- SET TASK -
In the records below, find the line containing "mm, lip diameter" and the line containing "if empty is"; please repeat exactly the lines from one to the other, both included, and nothing more.

---

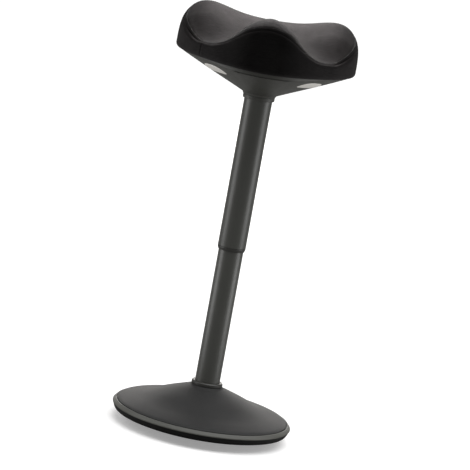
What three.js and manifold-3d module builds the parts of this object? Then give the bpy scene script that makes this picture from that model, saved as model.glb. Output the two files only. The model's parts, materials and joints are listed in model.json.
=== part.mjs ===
// Perch stool: saddle seat on a telescopic gas-lift column with a domed rocking base.
// Millimetres, +Z up. Origin: centre of the small flat at the bottom of the rocker sole.
// The front of the seat (the narrow nose with the pommel) points to -Y. Shown at full height.
import * as THREE from "three";
import * as BufferGeometryUtils from "three/addons/utils/BufferGeometryUtils.js";
import Module from "manifold-3d";

const wasm = await Module();
wasm.setup();

// ---------------------------------------------------------------- driving dimensions
const BASE_R = 180;            // widest circle of the base
const FLAT_R = 40;             // flat rest land under the sole
const DOME_R = 818;            // radius of the rocking dome
const TUBE_R = 25;             // lower column tube, outside
const TUBE_WALL = 2.2;
const TUBE_Z0 = 25.6, TUBE_Z1 = 420;
const SLEEVE_R = 28.1;         // upper tube, outside
const SLEEVE_WALL = 2;
const SLEEVE_Z0 = 378, SLEEVE_Z1 = 700;
const SLEEVE_END_Z = 370;      // bottom of the sleeve's guide ring
const STROKE = 260;            // height adjustment, downwards from here
const CYL_R = 14;              // gas cylinder
const CYL_Z0 = 318, CYL_Z1 = 726;
const ROD_R = 5;
const COLLAR_Z = 99.8;         // top of the column collar
const NECK_Z = 677;            // bottom of the neck ring
const SEAT_Z = 746.7;          // underside of the cushion
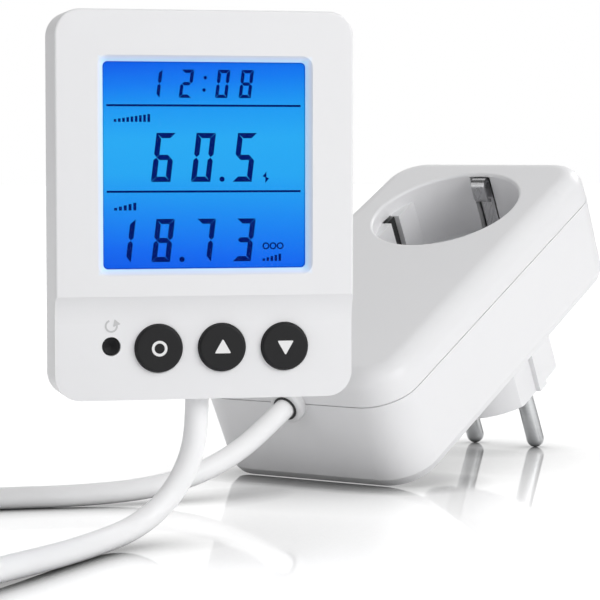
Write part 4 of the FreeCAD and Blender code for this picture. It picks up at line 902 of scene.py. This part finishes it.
def stretched(axis):
    """Object coordinates drawn out by twenty along the two other axes, for streaks."""
    scale = [1.0 if name == axis else DRAWN_OUT for name in "XYZ"]
    return Value(Value.node("ShaderNodeMapping", None, Vector=place(), Scale=scale).outputs[0])


def metal(name, light, dark, roughness, streak_axis):
    """A worked metal: fine streaks across one axis change its colour and its roughness a little."""
    material, shader = finish(name)
    noise = Value.node("ShaderNodeTexNoise", None, Vector=stretched(streak_axis), Scale=STREAK_SCALE,
                       Detail=2.0)
    streak = Value(noise.outputs["Fac"])
    feed(shader, Base_Color=mixed(streak, dark, light), Metallic=1.0,
         Roughness=roughness + 0.14 * (streak - 0.5), Normal=bump(streak, 0.05, 0.00005))
    return material


plated = metal("plated_pin", (0.66, 0.67, 0.68), (0.57, 0.58, 0.59), 0.14, "Z")
clip_metal = metal("clip_metal", (0.66, 0.66, 0.67), (0.52, 0.52, 0.53), 0.28, "X")
screw_metal = metal("screw_metal", (0.60, 0.60, 0.61), (0.48, 0.48, 0.49), 0.30, "X")
brass = metal("contact_brass", (0.78, 0.58, 0.26), (0.66, 0.47, 0.19), 0.26, "Z")
cell_can = metal("cell_can", (0.72, 0.72, 0.71), (0.62, 0.62, 0.61), 0.22, "X")
print("metals", [material.name for material in (plated, clip_metal, screw_metal, brass, cell_can)])

# %% [markdown]
# ## Screws
# The CAD screws are plain. These have what a screwdriver needs: a pan head with a softened rim and
# a cross recess, cut by two blades. Each kind is modelled once, head up at the origin, and copied
# to its four places.

# %% One screw
HEAD_SIDES, HEAD_ROUNDING = 40, 0.35
BLADE_REACH, BLADE_DEPTH = 1.25, 1.3


def screw(radius, thick, shank_radius, shank, slot):
    """A pan-head screw along z, head up: soft head, cross recess and shank, at the origin, in mm."""
    start_clean()
    bpy.ops.mesh.primitive_cylinder_add(vertices=HEAD_SIDES, radius=radius * MM, depth=thick * MM,
                                        location=(0, 0, thick / 2 * MM))
    head = bpy.context.object
    bpy.ops.object.transform_apply(location=True, rotation=False, scale=False)
    pick_faces(lambda centre, normal: normal.z > ALIGNED)
    bpy.ops.mesh.bevel(offset=thick * HEAD_ROUNDING * MM, segments=3)
    pick_faces(lambda centre, normal: normal.z < -ALIGNED)
    bpy.ops.mesh.inset(thickness=(radius - shank_radius) * MM)
    bpy.ops.mesh.extrude_region_move(TRANSFORM_OT_translate={"value": (0, 0, -shank * MM)})
    for turn in (0, math.pi / 2):
        blade = block((radius * BLADE_REACH, slot, thick * BLADE_DEPTH), (0, 0, thick * MM))
        blade.rotation_euler.z = turn
        bpy.ops.object.transform_apply(location=True, rotation=True, scale=True)
        cut_away(head, blade)
    return head


# %% Both sets of screws
BACK_DEPTH, BACK_SPOTS = 14.0, ((-26.4, 26.4), (4.4, 74.6))
UNDER_HEIGHT, UNDER_SPOTS = 4.0, ((-72.5, 20.5), (-21.5, 21.5))


def set_of_screws(pattern, spots, name, node):
    """Copies of a screw at its spots, as one piece that stands for the plain CAD screws."""
    made = [copy_piece(pattern, spot) for spot in spots]
    bpy.data.objects.remove(pattern)
    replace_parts(close_piece(made, name, "meter", screw_metal), node)


facing_back = Matrix.Rotation(-math.pi / 2, 4, "X")
back_spots = [Matrix.Translation(on_display(x, y, BACK_DEPTH)) @ facing_back
              for x in BACK_SPOTS[0] for y in BACK_SPOTS[1]]
back_screw = screw(radius=1.9, thick=0.95, shank_radius=1.0, shank=8.5, slot=0.42)
set_of_screws(back_screw, back_spots, "back_screws", "display_screws")

facing_down = Matrix((ALONG, -ACROSS, -OUTWARD)).transposed().to_4x4()
under_spots = [Matrix.Translation(on_housing(x, y, UNDER_HEIGHT)) @ facing_down
               for x in UNDER_SPOTS[0] for y in UNDER_SPOTS[1]]
under_screw = screw(radius=2.6, thick=1.8, shank_radius=1.3, shank=14.0, slot=0.55)
set_of_screws(under_screw, under_spots, "underside_screws", "housing_screws")

# %% [markdown]
# ## Circuit boards
# The boards are hidden at rest, but the keyhole in the display's back shows a little green. Copper
# tracks run under the lacquer in two directions. A wave with its crests cut off gives the bands.

# %% Laminate with tracks
def track_bands(axis, other, scale):
    """Narrow bands across one axis, shifted here and there, with gaps along the other axis."""
    shift = 3 * Value.maths("SNAP", grain(80.0), 0.25)
    run = Value.maths("SINE", place(axis) * scale + shift).absolute()
    gate = Value.maths("SINE", place(other) * 130.0 + 2.0).above(0.25)
    return (1 - run).above(0.80) * gate


def board(name, first, second):
    """Green laminate with copper tracks under the lacquer, in two directions."""
    material, shader = finish(name)
    tracks = Value.maths("MAXIMUM", track_bands(first, second, 900.0), track_bands(second, first, 700.0))
    feed(shader, Base_Color=mixed(tracks, (0.010, 0.105, 0.045), (0.030, 0.210, 0.080)),
         Roughness=0.45 - 0.15 * tracks, Normal=bump(tracks, 0.3, 0.00005))
    return material


display_laminate = board("display_laminate", "X", "Z")
meter_laminate = board("meter_laminate", "X", "Y")
print("boards", display_laminate.name, meter_laminate.name)

# %% A finish for every CAD part
FINISHES = {
    "display_front_cover": window_case_painted_glow, "display_back_cover": white_case, "light_guide": guide_clear,
    "backlight_leds": grey_ring, "contact_strip": pink_rubber, "lcd_frame": pale_inside,
    "display_board": display_laminate, "key_switches": black_inside, "controller_chip": black_inside,
    "backup_cell": cell_can, "set_button": dark_keys, "up_button": dark_keys, "down_button": dark_keys,
    "reset_button": dark_keys, "display_cord_grommet": black_inside,
    "socket_top_shell": recess_painted_shade, "plug_bottom_shell": white_housing,
    "live_pin": plated, "neutral_pin": plated, "pin_carrier": pale_inside,
    "contact_carrier": pale_inside, "live_contact": brass, "neutral_contact": brass,
    "shutter_disc": pale_inside, "shutter_spring": clip_metal, "earth_clips": clip_metal,
    "plug_earth_contacts": clip_metal, "metering_board": meter_laminate, "mains_capacitor": yellow_box,
    "smoothing_capacitor": black_inside, "surge_absorber": yellow_box, "shunt_resistor": brass,
    "metering_chip": black_inside, "cord_gland": grey_ring, "cord_clamp": pale_inside,
    "cord_clamp_screws": screw_metal, "coil_tie": tie_black,
}
for node, material in FINISHES.items():
    dress(node, material)
print("finished parts", len(FINISHES))
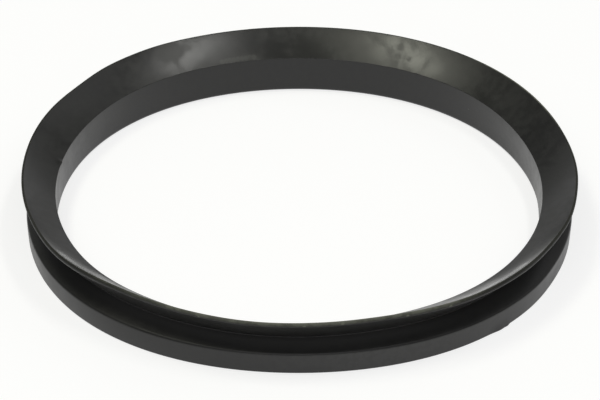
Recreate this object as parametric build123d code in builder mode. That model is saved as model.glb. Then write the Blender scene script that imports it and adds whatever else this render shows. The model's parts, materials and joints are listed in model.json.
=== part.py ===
from build123d import *
import os

# V-ring shaft seal: one moulded rubber ring with a clamping body and a flexible lip.
#
# The ring lies on the flat back face of its body, with its axis along Z and the origin
# at the centre of that face. The bore grips a shaft. Above the body a V-shaped groove
# runs all the way round the outside, and leaves a thin hinge next to the bore. From
# that hinge a conical lip flares up and outwards, to wipe a flat counterface. Its inner
# face is slightly hollow, so it is steepest where it touches.

# Driving sizes in millimetres. Heights are stacked upwards from the back face, and
# radial depths are measured outwards from the bore.
bore_radius = 45.0        # free radius, before the ring is stretched over its shaft
bore_edge_round = 0.7     # lead-in round where the bore meets the back face

body_depth = 5.3          # radial depth of the body at the top edge of its outer wall
body_wall_height = 4.1    # height of the outer wall
body_wall_draft = 0.15    # how far the wall leans in towards the back face
back_edge_chamfer = 0.2   # small bevel where the outer wall meets the back face

hinge_depth = 1.7         # radial rubber left between the bore and the groove root
groove_rise = 1.05        # climb of the groove's lower flank, from the wall to the root
groove_root_round = 0.45  # round at the bottom of the V

hinge_height = 2.1        # bore wall left above the root, before the lip starts to flare
lip_depth = 6.0           # radial reach of the lip
lip_rise = 3.75           # climb of the lip's inner face, up to its sharp wiping edge
lip_hollow = 0.2          # how far that face bows in behind a straight cone
lip_land_height = 1.2     # narrow band that closes the end of the lip, below that edge

# Radii and heights worked out from the driving sizes.
body_top_radius = bore_radius + body_depth
body_back_radius = body_top_radius - body_wall_draft
root_radius = bore_radius + hinge_depth
lip_radius = bore_radius + lip_depth

root_height = body_wall_height + groove_rise
bore_height = root_height + hinge_height
crest_height = bore_height + lip_rise
land_foot_height = crest_height - lip_land_height

# Corners of the half section as (radius, height).
bore_back = (bore_radius, 0)
body_back = (body_back_radius, 0)
body_top = (body_top_radius, body_wall_height)
groove_root = (root_radius, root_height)
land_foot = (lip_radius, land_foot_height)
lip_crest = (lip_radius, crest_height)
bore_top = (bore_radius, bore_height)


def corner_near(sketch, corner):
    """Return the sketch vertex that stands on one (radius, height) corner."""
    return sketch.vertices().sort_by_distance(corner)[0]


with BuildPart() as seal_ring:
    with BuildSketch(Plane.XZ) as section:
        with BuildLine():
            # Down the bore, out along the back face, up the body, in to the groove
            # root, out under the lip and up its end band.
            Polyline(
                bore_top,
                bore_back,
                body_back,
                body_top,
                groove_root,
                land_foot,
                lip_crest,
            )
            # The hollow inner face of the lip runs back down to the bore.
            SagittaArc(lip_crest, bore_top, lip_hollow)
        make_face()
        fillet(corner_near(section, bore_back), radius=bore_edge_round)
        chamfer(corner_near(section, body_back), length=back_edge_chamfer)
        fillet(corner_near(section, groove_root), radius=groove_root_round)
    revolve(axis=Axis.Z)

seal_ring.part.label = "seal_ring"

os.makedirs("parts", exist_ok=True)
export_step(seal_ring.part, "parts/seal_ring.step")

print(f"bore diameter {2 * bore_radius:.1f} mm, lip diameter {2 * lip_radius:.1f} mm")
print(f"free height {seal_ring.part.bounding_box().size.Z:.2f} mm")
print(f"the lip starts {bore_height:.2f} mm above the back face")
print(f"section area {section.sketch.area:.2f} mm2")
print(f"volume {seal_ring.part.volume / 1000:.2f} cm3")
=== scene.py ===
# %% [markdown]
# # A V-ring shaft seal in black rubber
#
# A V-ring is one ring of moulded rubber. Its thick body is stretched over a shaft and
# turns with it, and its thin lip wipes a flat face of the housing. Nothing is screwed
# or glued, so the whole character of the part is in one section and one material.
# This lesson first loads the construction model, which fixes every size, and then
# makes the ring as it really lies on a table: a little limp, with moulding marks.

import json
import math
from collections import namedtuple

import bpy
from mathutils import Matrix, Vector


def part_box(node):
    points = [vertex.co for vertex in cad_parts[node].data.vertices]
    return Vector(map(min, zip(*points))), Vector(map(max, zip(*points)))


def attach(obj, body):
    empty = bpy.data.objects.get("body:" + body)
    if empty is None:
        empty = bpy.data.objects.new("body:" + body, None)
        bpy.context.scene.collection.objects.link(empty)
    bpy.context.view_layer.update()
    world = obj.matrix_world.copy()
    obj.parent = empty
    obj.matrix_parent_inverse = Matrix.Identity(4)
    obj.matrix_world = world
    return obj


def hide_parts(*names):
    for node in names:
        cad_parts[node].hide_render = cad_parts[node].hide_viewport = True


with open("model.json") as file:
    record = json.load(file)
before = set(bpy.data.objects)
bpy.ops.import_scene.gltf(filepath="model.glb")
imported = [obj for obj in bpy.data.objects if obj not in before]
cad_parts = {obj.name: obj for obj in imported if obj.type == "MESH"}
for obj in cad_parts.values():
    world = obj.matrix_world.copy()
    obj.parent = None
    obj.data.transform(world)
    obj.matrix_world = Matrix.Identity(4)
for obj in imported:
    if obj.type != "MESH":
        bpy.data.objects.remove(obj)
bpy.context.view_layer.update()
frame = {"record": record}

MM = 0.001
_, ring_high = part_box("seal_ring")
lip_radius = ring_high.x
free_height = ring_high.z
bore_mount = next(m for m in frame["record"]["mounts"] if m["name"] == "bore")
bore_radius = bore_mount["dims"]["r_mm"] * MM
print(f"lip {2 * lip_radius / MM:.1f} mm across, bore {2 * bore_radius / MM:.1f} mm")

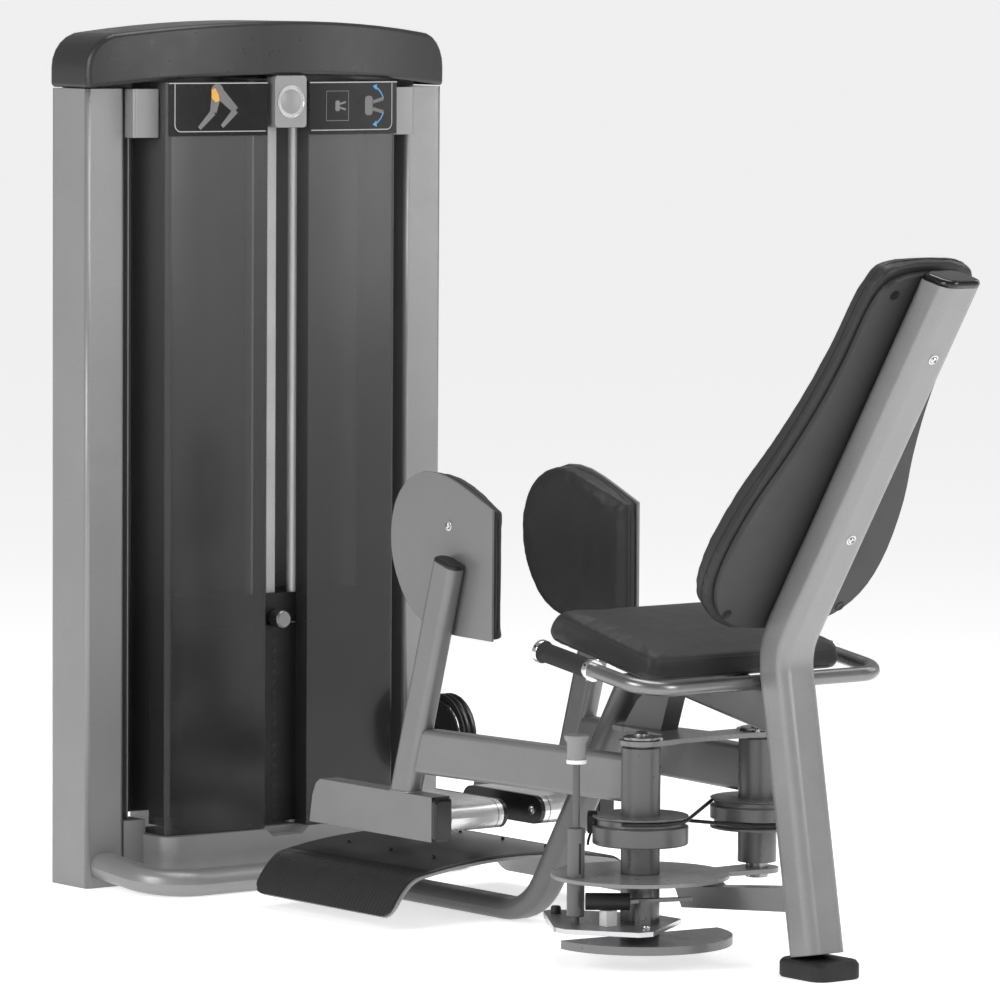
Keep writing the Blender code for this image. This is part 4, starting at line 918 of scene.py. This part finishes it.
def grip_collars():
    """A bright collar at each end of each grip, the front one closed, with set screws."""
    for side_name, side in SIDES:
        tip = handle_tip(side)
        built = bmesh.new()
        front = [(0, 0.0), (0.0130, 0.0), (0.0186, 0.0), (0.0190, 0.0010), (0.0190, 0.0095)]
        front += [(0.0182, 0.0105), (0.0120, 0.0112), (0, 0.0116)]
        lathe(built, front, tip + BAR_FORWARD * -0.0040, BAR_FORWARD, 32)
        rear = [(0.0128, 0.0), (0.0180, 0.0), (0.0192, 0.0012), (0.0192, 0.0100)]
        rear += [(0.0184, 0.0112), (0.0128, 0.0112)]
        lathe(built, rear, tip - BAR_FORWARD * (GRIP_LENGTH + 0.0045), BAR_FORWARD, 32)
        piece(f"{side_name}_grip_collars", built, FINISHES["chrome"], "base_frame")
        built = bmesh.new()
        for along in (0.0012, -GRIP_LENGTH + 0.0012):
            for turn in (-60, 60, 180):
                spin = Matrix.Rotation(radians(turn), 3, BAR_FORWARD)
                out = spin @ BAR_UP
                place = tip + BAR_FORWARD * along + out * 0.0188
                head = [(0.0022, 0), (0.0022, 0.0007), (0.0015, 0.0007), (0, 0.0002)]
                lathe(built, head, place, out, 12)
        piece(f"{side_name}_set_screws", built, FINISHES["black_bolt"], "base_frame")


def handle_tip(side):
    """Where the handlebar ends, on its centreline."""
    low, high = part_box(f"{'left' if side < 0 else 'right'}_grip")
    front_x = low.x + GRIP_RADIUS * sin(BAR_TILT)
    front_z = high.z - GRIP_RADIUS * cos(BAR_TILT)
    return Vector((front_x, side * BAR_HALF_WIDTH, front_z)) - BAR_FORWARD * 0.004


CLAMP_TURN = radians(228)
CLAMP_MIDDLE = 0.225
LEVER_STOP = Vector((0.214, -0.196, 0))


def linkage_details():
    """A cable clamp with its tail, and the lever's rubber stop and two bolts."""
    near = Vector((PIVOT.x, -PIVOT.y, 0))
    out = Vector((cos(CLAMP_TURN), sin(CLAMP_TURN), 0))
    across = Z_AXIS.cross(out)
    built = bmesh.new()
    clamp = [(-0.0095, 0.208), (0.0095, 0.208), (0.0095, 0.236), (0.004, 0.243), (-0.0095, 0.243)]
    rings = []
    for reach, grow in ((0.0700, 1.0), (0.0850, 1.0), (0.0865, 0.8)):
        rings.append([
            near + out * reach + across * a * grow + Z_AXIS * (CLAMP_MIDDLE + (z - CLAMP_MIDDLE) * grow)
            for a, z in clamp
        ])
    skin(built, rings)
    tail = ((0.080, 0.004, 0.210), (0.083, 0.010, 0.200), (0.084, 0.022, 0.194), (0.083, 0.034, 0.1935))
    tube(built, [near + out * reach + across * a + Z_AXIS * z for reach, a, z in tail], 0.0022)
    piece("left_cable_clamp", built, FINISHES["black_bolt"], "left_arm")

    built = bmesh.new()
    stop = [(0, 0.0685), (0.0085, 0.0685), (0.0085, 0.078), (0.0065, 0.081), (0, 0.081)]
    lathe(built, stop, LEVER_STOP, Z_AXIS)
    piece("lever_stop", built, FINISHES["rubber"], "drive_cam")
    built = bmesh.new()
    hex_bolt(built, (0.205, -0.199, 0.0600), -Z_AXIS, 0.0085, 0.011)
    hex_bolt(built, (0.440, -0.190, 0.0680), Z_AXIS, 0.0060, 0.006)
    piece("lever_bolts", built, FINISHES["bolt"], "drive_cam")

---

- THE REPLY -
print(f"bore diameter {2 * bore_radius:.1f} mm, lip diameter {2 * lip_radius:.1f} mm")
print(f"free height {seal_ring.part.bounding_box().size.Z:.2f} mm")
print(f"the lip starts {bore_height:.2f} mm above the back face")
print(f"section area {section.sketch.area:.2f} mm2")
print(f"volume {seal_ring.part.volume / 1000:.2f} cm3")
=== scene.py ===
# %% [markdown]
# # A V-ring shaft seal in black rubber
#
# A V-ring is one ring of moulded rubber. Its thick body is stretched over a shaft and
# turns with it, and its thin lip wipes a flat face of the housing. Nothing is screwed
# or glued, so the whole character of the part is in one section and one material.
# This lesson first loads the construction model, which fixes every size, and then
# makes the ring as it really lies on a table: a little limp, with moulding marks.

import json
import math
from collections import namedtuple

import bpy
from mathutils import Matrix, Vector


def part_box(node):
    points = [vertex.co for vertex in cad_parts[node].data.vertices]
    return Vector(map(min, zip(*points))), Vector(map(max, zip(*points)))


def attach(obj, body):
    empty = bpy.data.objects.get("body:" + body)
    if empty is None:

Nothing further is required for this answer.